In the two years since Where Have All The Flowers Gone? was released, Deb worked on tracks with Slowthai, Biig Piig and Lava La Rue. “I love seeing somebody else’s process, I’m so stuck in my ways and it’s good to get out of this,” she affirms. “You also want to be inspired and want to see different ways of doing things – maybe their process is different, or the outcome changes, but to me, that’s what is so inspiring and interesting about collaborating.”

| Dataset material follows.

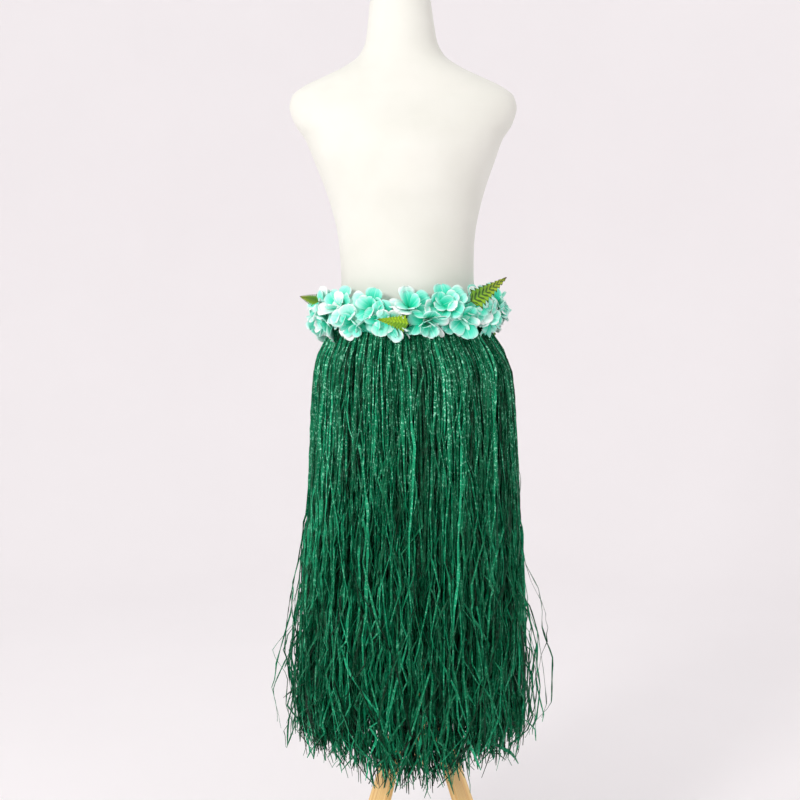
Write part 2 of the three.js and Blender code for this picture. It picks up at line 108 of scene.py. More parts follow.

Deb says that when she records projects with friends, she doesn’t feel like she’s working. “It felt so comfortable to be able to freely express myself and for them to do the same. You’re sharing this vulnerable, intimate moment in making a song, and you can’t help but take away something from that.”
Juxtaposing visuals
For the EP artwork, Deb worked with photographer Michael Percy and The Uncanny Boys to visualise the record, which she says came later in her process this time. “It was definitely one of those things where it all came together quite organically, and we just went with the flow of how the song inspired us, we didn’t have it planned from the start,” she explains. “It worked out because I feel like in some way, even though the [artwork] is very sci-fi, I like that juxtaposition with the record where I’m using more raw instruments.”